Pro-Life Group Pushing Heartbeat Bill to Senate
A new pro-life coalition was formed at Ohio’s state courthouse yesterday, known as Ohio Prolife Action.
Ohio ProLife Action was formed to push a controversial piece of legislation known as House Bill 125 or the Heartbeat Bill. The bill prohibits abortion procedures for women starting when the fetus has a detectable heartbeat. The bill passed the Ohio House in June 2011 and now Ohio ProLife Action aims to push it through the Senate.
This announcement underlines the group’s break from pro-life coalition Ohio Right to Life. Ohio Right to Life does not back the Heartbeat Bill, believing that the legislation won’t overturn Roe v. Wade and will further enforce a women’s right to an abortion.
ProLife Action believes HB125 combats a human rights issue and the group intends on getting the votes. In Wednesday’s press conference, members of the new coalition voiced their mission,
“We want to go after Roe v. Wade. This is an attack directly on the federal law. We want to bring it down,” said Mark Harrington, member of Prolife and Executive Director of Created Equal.
Opponents of the bill, NARAL Pro-Choice Ohio, believe that it doesn’t matter who pushes the bill, the importance lies within how women will be affected.
“There may be conflict within anti-choice groups but their end goal is the same,” said Kellie Copeland, executive director of NARAL Ohio. “It takes away a woman’s right to make a personal, private decision by completely outlawing the ability to have a safe and legal abortion.”
As the bill’s future in the Ohio Senate is still uncertain, recent legislation concerning a woman’s choice passed in September. Senate Bill 63 proposes that a minor must go through a more rigorous judicial process to receive an abortion without parental consent. Under the bill, the judge must ask the minor if she understands the emotional and physical impact of the procedure and then verify that her answers have not been rehearsed.
In addition, the minor must receive approval from the county court in which she resides to prevent her from searching for courts for an “easier” grant. Republicans in support of the bill state that it’s the best way to keep judges in line, ensuring they aren’t too lenient in their minor cases involving abortion.
Copeland disagrees with SB 63, stating that although parental consent is encouraged by NARAL, it is not always a real option for a minor.
“This bill is motivated by politics at the expense of young women’s health and safety,” said Copeland in a press release. “Most teens talk to their parents when facing an unintended pregnancy, which is ideal, but this bill does not acknowledge that there are circumstances, such as a violent home, where telling her parents is not a safe option.”
Ohio’s progression toward a more conservative stance seems to follow a wave of anti-abortion groups sweeping the country. There is a current push to bring similar legislations to the federal level. The bill is being pushed by U.S. Rep. Michele Bachmann (R) of Minnesota, who introduced the Heartbeat Informed Consent Act to the House yesterday, a piece of legislation forcing a woman to see and listen to her child’s heartbeat before an abortion. It strives to end abortion care.

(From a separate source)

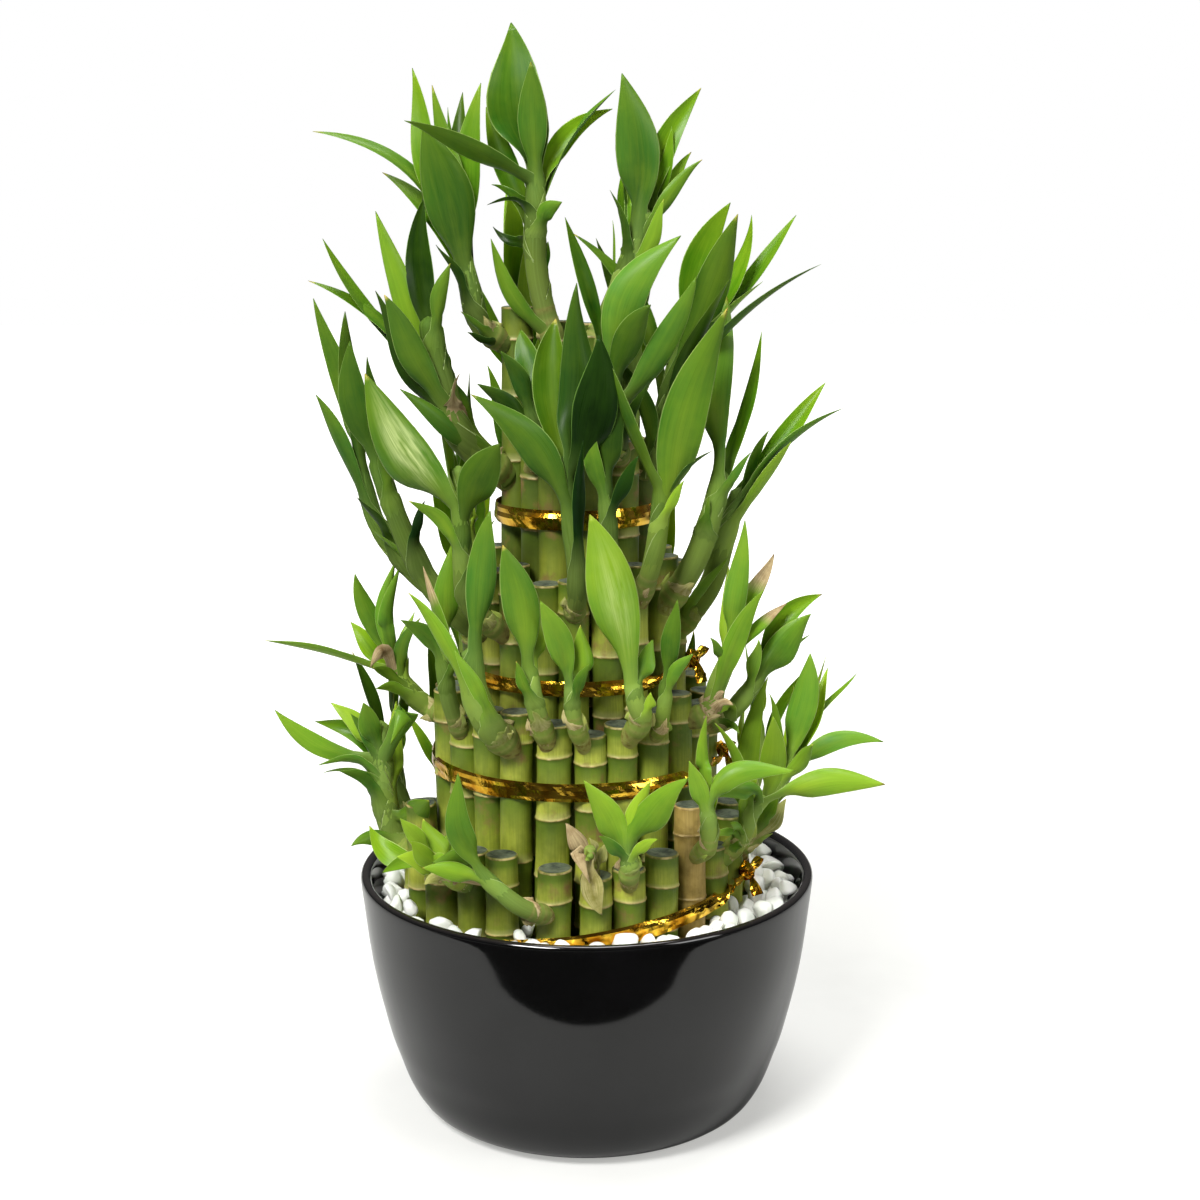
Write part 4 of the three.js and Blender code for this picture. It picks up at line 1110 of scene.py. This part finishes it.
shapes = [stone_shape() for _ in range(STONE_SHAPES)]
stones = []
for layer in STONE_LAYERS:
    placed = []
    for _ in range(DARTS):
        size = draw.uniform(*STONE_SIZES)
        far = SCATTER * math.sqrt(draw.uniform(0.25, 1))
        angle = draw.uniform(0, 2 * math.pi)
        x, y = far * math.cos(angle), far * math.sin(angle)
        if fits(x, y, layer, size, placed):
            placed.append((x, y, layer + draw.uniform(-1.5, 1.5), size))
    stones += placed
turns = [any_turn() for _ in stones]
bed = Gathered("tint")
for k, (x, y, z, size) in enumerate(stones):
    bed.add(shapes[k % STONE_SHAPES] * size @ turns[k] + (x, y, z), ball_faces, tint=draw.uniform(0, 0.9))
bed.done("quartz_pebbles", quartz, "quartz", "pebble_bed")


# The table that the bowl stands on is a pale board before a white wall. The light is soft: a large key
# from the front left, a wide fill from the right and one from above. A black card lies in front of the
# bowl, where only the glaze reflects it.
TABLE_SIDE = 12.0
CARD_START = 0.148
CARD_WIDTH, CARD_LENGTH = 1.6, 0.9
CARD_LIFT = 0.002
PLANT_MIDDLE = Vector((0, 0, 0.2))

board, recipe = new_finish("pale_board")
grain = recipe.shared(mottle, Colour="#bcbcb9", Patch_Colour="#b7b7b4", Scale=8)
far_off = recipe.node("VectorMath", {0: recipe.place()}, operation="LENGTH").outputs["Value"]
seen = recipe.node("LightPath").outputs["Is Camera Ray"]
recipe.finish(
    Base_Color=grain["Colour"], Roughness=recipe.spread(grain["Patch"], 0, 1, 0.7, 0.8),
    Emission_Color=grain["Colour"],
    Emission_Strength=recipe.times(seen, recipe.spread(far_off, 0.15, 1.2, 0.85, 2.6)))
black, recipe = new_finish("black_card")
recipe.finish(Base_Color=recipe.mix(recipe.noise(recipe.place(), 20), "#030303", "#060606"), Roughness=1.0)


def flat_sheet(name, width, length, middle, material):
    mesh = bpy.data.meshes.new(name)
    x, y, z = middle
    corners = [(x + a * width / 2, y + b * length / 2, z) for a, b in ((-1, -1), (1, -1), (1, 1), (-1, 1))]
    mesh.from_pydata(corners, [], [(0, 1, 2, 3)])
    mesh.materials.append(material)
    sheet = bpy.data.objects.new(name, mesh)
    bpy.context.scene.collection.objects.link(sheet)
    return sheet


flat_sheet("table_top", TABLE_SIDE, TABLE_SIDE, (0, 0, 0), board)
card_middle = (0, -CARD_START - CARD_LENGTH / 2, CARD_LIFT)
card = flat_sheet("black_card", CARD_WIDTH, CARD_LENGTH, card_middle, black)
card.visible_camera = False
card.visible_diffuse = False
card.visible_shadow = False
card.visible_transmission = False


def soft_light(name, place, side, watts):
    light = bpy.data.lights.new(name, "AREA")
    light.shape = "RECTANGLE"
    light.size = side
    light.size_y = side
    light.energy = watts
    lamp = bpy.data.objects.new(name, light)
    lamp.location = place
    lamp.rotation_euler = (PLANT_MIDDLE - Vector(place)).to_track_quat("-Z", "Y").to_euler()
    bpy.context.scene.collection.objects.link(lamp)


soft_light("key_light", (-0.6, -1.0, 1.3), 0.5, 37)
soft_light("fill_light", (1.3, -0.9, 0.9), 0.7, 10)
soft_light("top_light", (0.1, 0.1, 1.7), 0.8, 21)

# The room is white to the camera, and lights the plant softly from above and from the front
world = bpy.data.worlds.new("studio")
world.use_nodes = True
room = Recipe(world.node_tree)
way = room.node("SeparateXYZ", {0: room.node("TexCoord").outputs["Generated"]}).outputs
soft = room.times(room.spread(way["Z"], -0.1, 1, 0.07, 0.3), room.spread(way["Y"], -0.8, 0.4, 0.25, 1))
seen = room.node("LightPath").outputs["Is Camera Ray"]
unseen = room.spread(seen, 0, 1, 1, 0)
wall = world.node_tree.nodes["Background"].inputs
room.feed(room.plus(room.times(soft, unseen), seen), wall["Strength"])
room.feed("#ffffff", wall["Color"])
bpy.context.scene.world = world
bpy.context.scene.view_settings.view_transform = "Standard"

Copeland said the problem lies within the political atmosphere to end abortion care rather than providing optimal education to make procedures pointless.
“This entire attack on women’s health has gone into full swing since last year’s election when the GOP took over the House and Senate. It’s now important to end abortion altogether, rather than giving access to the proper education and family planning … both that could make abortion completely unnecessary.”